Thursday, October 5th 2017 - RECOOP

In August, RECOOP hosted its second US delegate, Laura Roan from the Osborne Association in New York as part of our joint project together with the Brookdale Center for Healthy Ageing, to support the development of an older community support network in the city for returning offenders.  Laura manages a number of prison support services across New York State.  We were able to showcase our Community Support Café model where Laura joined in a wellbeing group and visited a number of partner services, including Shekinah Mission and an Approved Premises. This was of particular interest to her as there isn’t a comparable service providing accommodation and support within the New York’s state corrections department.

Later in the week we took Laura to our Lobster Pot service at HMP Leyhill and showed her what an open prison looked like. This Category D open facility isn’t replicated in the US. She was impressed with the whole prison approach to resettlement and preparing the men for release and the transition back into the community. The look and feel of the prison was significantly different to anything she’s experienced at home. It was a welcome insight into a different model and approach to managing offenders in a prison setting. Whilst at the Lobster Pot, Laura took part in an ‘Older’ resettlement workshop where the challenges of the population were explored through an audio drama and script. There were some budding actors who took on the parts of the men and family members as we read through the script.  Laura was impressed by how the prison staff interacted with the men throughout the prison with their personal and supportive approach.

Laura commented:

“The facilities and the RECOOP/BCHA programmes I saw showed me what an actual rehabilitative system looks like – one in which the people who are incarcerated are treated much more humanely.  While the UK system is imperfect, it’s a huge improvement over the punishment paradigm prevalent in the US.  For example, in New York, it’s typical for people committing low level prison infractions to get a penalty of at least a month of solitary confinement time, whereas in the UK, that sort of consequence would only be doled out to the most serious of offences.

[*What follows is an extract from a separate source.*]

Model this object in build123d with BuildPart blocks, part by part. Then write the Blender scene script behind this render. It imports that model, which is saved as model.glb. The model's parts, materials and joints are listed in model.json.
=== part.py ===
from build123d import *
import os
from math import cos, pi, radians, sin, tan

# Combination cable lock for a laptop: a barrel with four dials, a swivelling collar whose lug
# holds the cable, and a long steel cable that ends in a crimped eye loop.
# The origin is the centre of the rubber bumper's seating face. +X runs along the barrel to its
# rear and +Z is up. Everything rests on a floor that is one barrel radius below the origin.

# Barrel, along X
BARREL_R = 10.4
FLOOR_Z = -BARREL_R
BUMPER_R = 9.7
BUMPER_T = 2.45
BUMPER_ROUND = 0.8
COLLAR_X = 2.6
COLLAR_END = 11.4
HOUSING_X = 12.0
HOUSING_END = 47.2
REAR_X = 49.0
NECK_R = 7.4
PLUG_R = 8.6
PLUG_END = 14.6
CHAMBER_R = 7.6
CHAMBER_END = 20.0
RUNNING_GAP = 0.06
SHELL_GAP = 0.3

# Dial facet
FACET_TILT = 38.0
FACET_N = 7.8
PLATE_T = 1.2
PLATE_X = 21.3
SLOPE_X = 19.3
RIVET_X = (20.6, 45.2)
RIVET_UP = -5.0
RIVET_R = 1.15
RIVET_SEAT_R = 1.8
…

Purposeful activities and community connections are given greater support.  Corrections staff realise that it’s critical to allow people to maintain connections with their families.  I was especially impressed with corrections’ re-entry approach of releasing most people from Category D open facilities.  Exposing soon-to-be released people to increasing levels of freedom and responsibility, and allowing community re-integration prior to release seems so much more rational than how it’s done in New York. 

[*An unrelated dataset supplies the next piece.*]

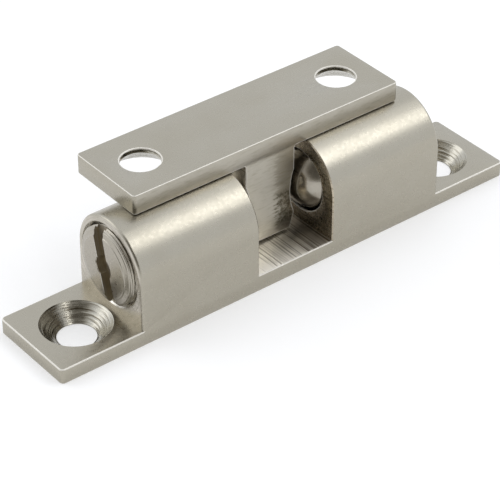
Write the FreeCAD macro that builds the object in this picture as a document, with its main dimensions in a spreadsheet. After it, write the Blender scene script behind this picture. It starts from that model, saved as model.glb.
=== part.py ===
import FreeCAD, Part
import Sketcher
import math
import os

# Double ball catch: a foot with two bored barrels, and a striker that two sprung balls hold.
# Origin: centre of the underside of the foot. X runs along the foot, Z points out of it.

doc = FreeCAD.newDocument("ball_catch")
sheet = doc.addObject("Spreadsheet::Sheet", "sizes")

SIZES = [
    # foot and barrels
    ("foot_length", 60.0, "foot, end to end"),
    ("bar_width", 11.0, "foot and barrels, front to back"),
    ("lug_thickness", 1.8, "screw lug at each end of the foot"),
    ("barrels_length", 40.0, "outer end of one barrel to outer end of the other"),
    ("bore_height", 7.1, "middle of the bores above the underside"),
    ("slot_width", 9.9, "gap between the barrels"),
    ("slot_floor", 2.0, "metal left under the slot"),
    ("foot_corner_radius", 0.5, "upright corners of the foot"),
    ("barrel_edge_radius", 0.35, "outer end edges of the barrels"),
    ("edge_break", 0.12, "filed edges of the foot, the slot and the plate"),
    # wood screw holes in the foot
    ("lug_hole_spacing", 48.8, "between the two holes of the foot"),
    ("lug_hole_radius", 2.1, "through hole"),
    ("lug_sink_radius", 3.85, "countersink at the surface"),
    ("sink_angle", 90.0, "included angle of every countersink"),
    # bore of a barrel, from the slot outwards
    ("mouth_radius", 3.67, "opening that keeps the ball in"),
    ("drill_point_angle", 118.0, "included angle of the cone behind the mouth"),
    ("mouth_lip", 0.25, "straight lip of the mouth"),
    ("ball_bore_radius", 4.08, "bore that the ball slides in"),
    ("thread_depth", 7.2, "tapped length, from the outer end"),
    ("thread_bore_radius", 4.45, "tapped bore"),
    ("bore_lead_in", 0.35, "chamfer at the outer end of the bore"),
    # adjusting screw
    ("screw_clearance", 0.06, "between the screw and the tapped bore"),
    ("screw_length", 4.4, "plug screw, end to end"),
    ("screw_stand_out", 0.8, "face of the screw beyond the end of the barrel, as it was left"),
    ("screw_face_radius", 3.7, "flat face of the screw"),
    ("screw_crown_depth", 1.2, "taper from the face to the thread"),
    ("screw_end_chamfer", 0.3, "inner edge of the screw"),
    ("screw_eye_radius", 1.25, "blind hole in the face of the screw"),
    ("screw_eye_depth", 1.15, "blind hole, down to its drill point"),
    ("driver_slot_width", 1.15, "driver slot"),
    ("driver_slot_depth", 1.0, "driver slot"),
    ("driver_slot_tilt_left", 13.5, "driver slot from upright, as the screw was left"),
    ("driver_slot_tilt_right", -34.0, "driver slot from upright, as the screw was left"),
    # ball and spring
    ("ball_radius", 4.0, "steel ball"),
    ("ball_clearance", 0.06, "between a ball and the flank of the tongue as stored"),
    ("spring_wire", 0.65, "wire of the spring"),
    ("spring_radius", 3.0, "spring axis to middle of the wire"),
    ("spring_turns", 4.0, "turns of the spring"),
    ("spring_clearance", 0.03, "between the spring and what it presses on"),
    # striker
    ("plate_length", 35.0, "striker plate"),
    ("plate_width", 10.0, "striker, front to back"),
    ("plate_thickness", 2.3, "striker plate"),
    ("plate_corner_radius", 0.4, "upright corners of the plate"),
    ("plate_hole_spacing", 26.0, "between the two holes of the plate"),
    ("plate_hole_radius", 2.15, "through hole"),
    ("plate_sink_radius", 3.9, "countersink on the underside"),
    ("plate_clearance", 0.05, "between the plate and the barrels as stored"),
    ("striker_set_back", 3.9, "striker behind the middle of the foot, as it was set down"),
    ("tongue_width", 6.5, "tongue, along the foot"),
    ("tongue_floor_gap", 0.3, "under the tongue with the plate on the barrels"),
    ("tongue_root_radius", 0.3, "inner corners between tongue and plate"),
    ("tongue_nose_width", 0.55, "taper at the end of the tongue"),
    ("groove_depth", 0.5, "ball groove in each flank"),
    ("groove_clearance", 3.5, "section of the ball groove over the ball"),
    ("groove_land", 0.3, "flat between the groove and the tapered nose"),
]
for row, (alias, value, meaning) in enumerate(SIZES, start=1):
    sheet.set("A%d" % row, alias)
    sheet.set("B%d" % row, repr(value))
    sheet.set("C%d" % row, meaning)
    sheet.setAlias("B%d" % row, alias)
doc.recompute()


NEAR = 0.001
OVER = 1.0


class Measure:
    """A size with its value now and the formula that ties it to the sheet."""

    def __init__(self, value, formula):
        self.value = value
        self.formula = formula

    def joined(self, sign, other, value):
        return Measure(value, "(%s %s %s)" % (self.formula, sign, measure(other).formula))

    def __add__(self, other):
        return self.joined("+", other, self.value + measure(other).value)

    def __sub__(self, other):
        return self.joined("-", other, self.value - measure(other).value)

    def __mul__(self, other):
        return self.joined("*", other, self.value * measure(other).value)

    def __truediv__(self, other):
        return self.joined("/", other, self.value / measure(other).value)

    def __neg__(self):
        return Measure(-self.value, "(0 - %s)" % self.formula)


def measure(thing):
    return thing if isinstance(thing, Measure) else Measure(float(thing), repr(float(thing)))


def root(inside):
    return Measure(math.sqrt(inside.value), "sqrt(%s)" % inside.formula)


def tangent(angle):
    return Measure(math.tan(math.radians(angle.value)), "tan(%s)" % angle.formula)


def size(alias):
    return Measure(float(getattr(sheet, alias)), "sizes." + alias)


def bind(thing, path, amount):
    thing.setExpression(path, measure(amount).formula)


def origin_feature(body, role):
    return next(f for f in body.Origin.OriginFeatures if f.Role == role)


def new_body(name):
    body = doc.addObject("PartDesign::Body", name)
    body.Label = name
    return body


def place(thing, x=0, y=0, z=0):
    for axis, amount in zip("xyz", (x, y, z)):
        bind(thing, "Placement.Base." + axis, amount)


def new_sketch(body, name, plane, raised=0, up=0):
    """A sketch on an origin plane, raised along its normal and shifted up in its own plane."""
    sketch = body.newObject("Sketcher::SketchObject", name)
    sketch.AttachmentSupport = [(origin_feature(body, plane), "")]
    sketch.MapMode = "FlatFace"
    bind(sketch, "AttachmentOffset.Base.z", raised)
    bind(sketch, "AttachmentOffset.Base.y", up)
    return sketch


def constrain(sketch, kind, places, amount):
    number = sketch.addConstraint(Sketcher.Constraint(kind, *places, measure(amount).value))
    sketch.setExpression("Constraints[%d]" % number, measure(amount).formula)


def pin_down(sketch, edge, end, x, y):
    constrain(sketch, "DistanceX", (-1, 1, edge, end), x)
    constrain(sketch, "DistanceY", (-1, 1, edge, end), y)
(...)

RECOOP’s phenomenal work in creating the Buddy Programme, as well as RECOOP’s Lobster Pot at Leyhill and RECOOP’s Diversity Centre at Dartmoor made the biggest impression on me.  Osborne is exploring what elements of those three remarkable programmes could be imported into NY, as it is clear that older people found them to be critical for social support, purposeful activities and resources.  Since Osborne’s Elder Re-entry Initiative is unique in the US, it’s been enormously helpful to collaborate with RECOOP, which has such a wealth of knowledge and experience providing stellar programmes to elders impacted by the criminal justice system”.